> [The problem] Here are some records; copy every line that holds the word "axes".

> [Data for this exercise]
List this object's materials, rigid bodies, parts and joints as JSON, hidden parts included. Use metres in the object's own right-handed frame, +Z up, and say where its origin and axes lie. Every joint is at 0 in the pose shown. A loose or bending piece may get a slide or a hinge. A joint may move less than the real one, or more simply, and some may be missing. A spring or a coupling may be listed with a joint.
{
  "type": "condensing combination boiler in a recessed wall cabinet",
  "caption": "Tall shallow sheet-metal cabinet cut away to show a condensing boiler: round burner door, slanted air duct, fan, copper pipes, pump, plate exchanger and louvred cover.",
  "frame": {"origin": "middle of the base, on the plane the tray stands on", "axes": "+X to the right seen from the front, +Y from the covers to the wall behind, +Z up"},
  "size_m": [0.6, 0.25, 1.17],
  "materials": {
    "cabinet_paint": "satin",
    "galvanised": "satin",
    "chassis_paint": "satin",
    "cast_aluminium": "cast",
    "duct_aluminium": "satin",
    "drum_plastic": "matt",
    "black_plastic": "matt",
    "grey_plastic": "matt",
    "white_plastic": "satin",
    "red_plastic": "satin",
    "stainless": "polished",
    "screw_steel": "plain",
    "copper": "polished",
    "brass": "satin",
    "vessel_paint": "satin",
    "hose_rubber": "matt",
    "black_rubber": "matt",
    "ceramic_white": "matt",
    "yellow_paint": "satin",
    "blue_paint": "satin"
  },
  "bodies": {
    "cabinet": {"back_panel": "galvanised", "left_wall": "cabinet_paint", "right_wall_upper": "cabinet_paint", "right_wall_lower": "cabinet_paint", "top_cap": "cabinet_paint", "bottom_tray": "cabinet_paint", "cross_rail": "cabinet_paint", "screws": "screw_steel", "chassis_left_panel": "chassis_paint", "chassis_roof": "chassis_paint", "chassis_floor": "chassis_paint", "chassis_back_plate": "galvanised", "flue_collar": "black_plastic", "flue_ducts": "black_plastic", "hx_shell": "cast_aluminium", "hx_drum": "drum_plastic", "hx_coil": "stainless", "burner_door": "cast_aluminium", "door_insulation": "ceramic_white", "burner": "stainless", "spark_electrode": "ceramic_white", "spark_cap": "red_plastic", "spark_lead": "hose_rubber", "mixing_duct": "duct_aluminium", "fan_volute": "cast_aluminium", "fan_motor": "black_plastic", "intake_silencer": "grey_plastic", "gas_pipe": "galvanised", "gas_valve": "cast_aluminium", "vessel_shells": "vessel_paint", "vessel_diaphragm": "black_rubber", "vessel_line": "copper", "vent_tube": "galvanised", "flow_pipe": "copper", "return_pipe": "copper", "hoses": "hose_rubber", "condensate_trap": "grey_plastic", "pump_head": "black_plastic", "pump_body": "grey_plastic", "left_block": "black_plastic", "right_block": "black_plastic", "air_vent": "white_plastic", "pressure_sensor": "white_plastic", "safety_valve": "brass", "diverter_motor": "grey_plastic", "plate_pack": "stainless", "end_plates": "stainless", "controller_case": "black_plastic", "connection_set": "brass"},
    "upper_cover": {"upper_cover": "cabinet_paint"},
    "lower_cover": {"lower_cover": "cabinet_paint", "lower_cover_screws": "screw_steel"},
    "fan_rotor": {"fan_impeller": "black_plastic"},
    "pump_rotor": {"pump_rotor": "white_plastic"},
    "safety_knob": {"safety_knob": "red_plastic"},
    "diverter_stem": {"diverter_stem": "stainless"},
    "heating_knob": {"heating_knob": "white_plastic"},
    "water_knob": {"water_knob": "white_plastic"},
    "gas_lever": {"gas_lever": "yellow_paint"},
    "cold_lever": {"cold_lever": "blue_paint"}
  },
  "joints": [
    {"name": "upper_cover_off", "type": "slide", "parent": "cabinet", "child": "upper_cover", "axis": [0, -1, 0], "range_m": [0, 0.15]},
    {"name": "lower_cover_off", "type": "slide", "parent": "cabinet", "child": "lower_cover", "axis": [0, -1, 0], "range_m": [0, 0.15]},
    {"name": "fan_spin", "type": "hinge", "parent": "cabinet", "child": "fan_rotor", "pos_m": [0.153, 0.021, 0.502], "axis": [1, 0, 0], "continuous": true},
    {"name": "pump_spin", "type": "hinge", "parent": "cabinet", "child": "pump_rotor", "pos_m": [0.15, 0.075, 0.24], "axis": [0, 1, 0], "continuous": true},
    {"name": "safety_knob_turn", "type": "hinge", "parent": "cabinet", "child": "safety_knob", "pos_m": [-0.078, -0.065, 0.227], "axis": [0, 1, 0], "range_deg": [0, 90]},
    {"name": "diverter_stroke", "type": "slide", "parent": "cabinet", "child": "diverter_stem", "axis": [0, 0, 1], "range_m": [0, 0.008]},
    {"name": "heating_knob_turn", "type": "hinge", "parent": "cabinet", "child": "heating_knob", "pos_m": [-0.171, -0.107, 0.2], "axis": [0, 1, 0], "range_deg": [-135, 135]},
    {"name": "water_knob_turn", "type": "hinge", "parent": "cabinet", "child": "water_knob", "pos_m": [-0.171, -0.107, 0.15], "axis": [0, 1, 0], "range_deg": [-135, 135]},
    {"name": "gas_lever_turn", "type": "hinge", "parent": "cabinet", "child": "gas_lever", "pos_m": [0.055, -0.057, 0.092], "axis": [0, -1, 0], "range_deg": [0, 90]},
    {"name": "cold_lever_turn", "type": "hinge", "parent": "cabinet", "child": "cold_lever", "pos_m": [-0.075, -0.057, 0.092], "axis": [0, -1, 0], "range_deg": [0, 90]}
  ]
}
--
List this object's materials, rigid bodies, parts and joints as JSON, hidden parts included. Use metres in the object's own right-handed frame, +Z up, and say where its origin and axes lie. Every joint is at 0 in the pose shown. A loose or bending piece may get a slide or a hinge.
* * *
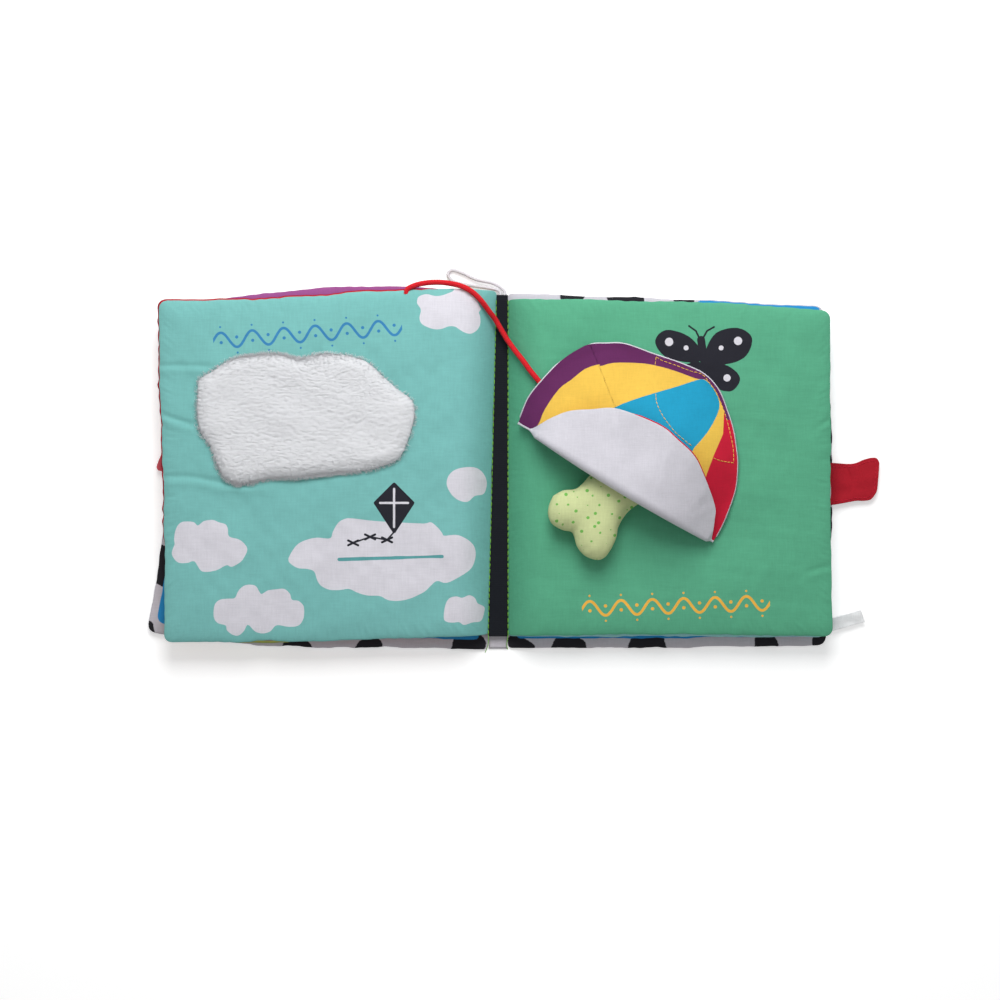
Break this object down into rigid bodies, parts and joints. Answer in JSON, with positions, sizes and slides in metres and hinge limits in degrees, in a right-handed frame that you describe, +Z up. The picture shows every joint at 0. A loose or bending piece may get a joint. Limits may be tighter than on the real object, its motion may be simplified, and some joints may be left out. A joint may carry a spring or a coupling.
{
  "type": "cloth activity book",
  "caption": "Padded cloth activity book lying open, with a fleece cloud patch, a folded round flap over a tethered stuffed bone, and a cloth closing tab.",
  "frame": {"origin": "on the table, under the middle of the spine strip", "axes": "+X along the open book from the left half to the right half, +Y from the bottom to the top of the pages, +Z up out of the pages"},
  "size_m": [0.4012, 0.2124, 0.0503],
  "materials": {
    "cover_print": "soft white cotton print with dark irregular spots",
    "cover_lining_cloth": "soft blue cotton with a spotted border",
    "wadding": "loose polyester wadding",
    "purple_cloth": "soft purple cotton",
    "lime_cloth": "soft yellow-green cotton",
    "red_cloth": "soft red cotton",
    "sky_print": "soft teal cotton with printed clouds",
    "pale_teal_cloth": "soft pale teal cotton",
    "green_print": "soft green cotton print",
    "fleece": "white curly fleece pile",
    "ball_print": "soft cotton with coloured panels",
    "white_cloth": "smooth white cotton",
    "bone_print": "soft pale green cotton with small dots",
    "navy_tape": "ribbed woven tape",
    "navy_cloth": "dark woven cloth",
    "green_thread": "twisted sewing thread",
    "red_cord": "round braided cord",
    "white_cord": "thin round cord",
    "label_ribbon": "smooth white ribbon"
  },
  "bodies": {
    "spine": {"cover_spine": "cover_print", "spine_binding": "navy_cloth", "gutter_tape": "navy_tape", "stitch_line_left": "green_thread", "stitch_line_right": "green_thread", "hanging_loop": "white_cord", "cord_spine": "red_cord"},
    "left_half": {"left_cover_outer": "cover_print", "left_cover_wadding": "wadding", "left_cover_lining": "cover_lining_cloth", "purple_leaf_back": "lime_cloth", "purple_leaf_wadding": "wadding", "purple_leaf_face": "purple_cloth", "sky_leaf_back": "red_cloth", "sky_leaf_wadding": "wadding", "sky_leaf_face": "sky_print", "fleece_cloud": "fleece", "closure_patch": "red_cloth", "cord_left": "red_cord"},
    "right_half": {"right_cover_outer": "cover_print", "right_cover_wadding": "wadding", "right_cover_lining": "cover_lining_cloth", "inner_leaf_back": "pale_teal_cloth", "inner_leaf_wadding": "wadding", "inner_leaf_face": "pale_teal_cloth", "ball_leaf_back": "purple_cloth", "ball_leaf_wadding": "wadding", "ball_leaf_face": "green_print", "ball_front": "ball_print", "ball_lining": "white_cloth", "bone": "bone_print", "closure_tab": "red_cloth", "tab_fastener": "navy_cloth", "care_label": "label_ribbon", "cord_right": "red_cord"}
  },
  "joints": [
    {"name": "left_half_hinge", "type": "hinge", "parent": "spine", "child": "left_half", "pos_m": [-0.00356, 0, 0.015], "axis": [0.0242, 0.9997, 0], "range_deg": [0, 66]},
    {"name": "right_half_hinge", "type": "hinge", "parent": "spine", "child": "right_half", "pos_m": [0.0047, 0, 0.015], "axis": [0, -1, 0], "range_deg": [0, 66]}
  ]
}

> [Exercise result]
List this object's materials, rigid bodies, parts and joints as JSON, hidden parts included. Use metres in the object's own right-handed frame, +Z up, and say where its origin and axes lie. Every joint is at 0 in the pose shown. A loose or bending piece may get a slide or a hinge. A joint may move less than the real one, or more simply, and some may be missing. A spring or a coupling may be listed with a joint.
  "frame": {"origin": "middle of the base, on the plane the tray stands on", "axes": "+X to the right seen from the front, +Y from the covers to the wall behind, +Z up"},
List this object's materials, rigid bodies, parts and joints as JSON, hidden parts included. Use metres in the object's own right-handed frame, +Z up, and say where its origin and axes lie. Every joint is at 0 in the pose shown. A loose or bending piece may get a slide or a hinge.
  "frame": {"origin": "on the table, under the middle of the spine strip", "axes": "+X along the open book from the left half to the right half, +Y from the bottom to the top of the pages, +Z up out of the pages"},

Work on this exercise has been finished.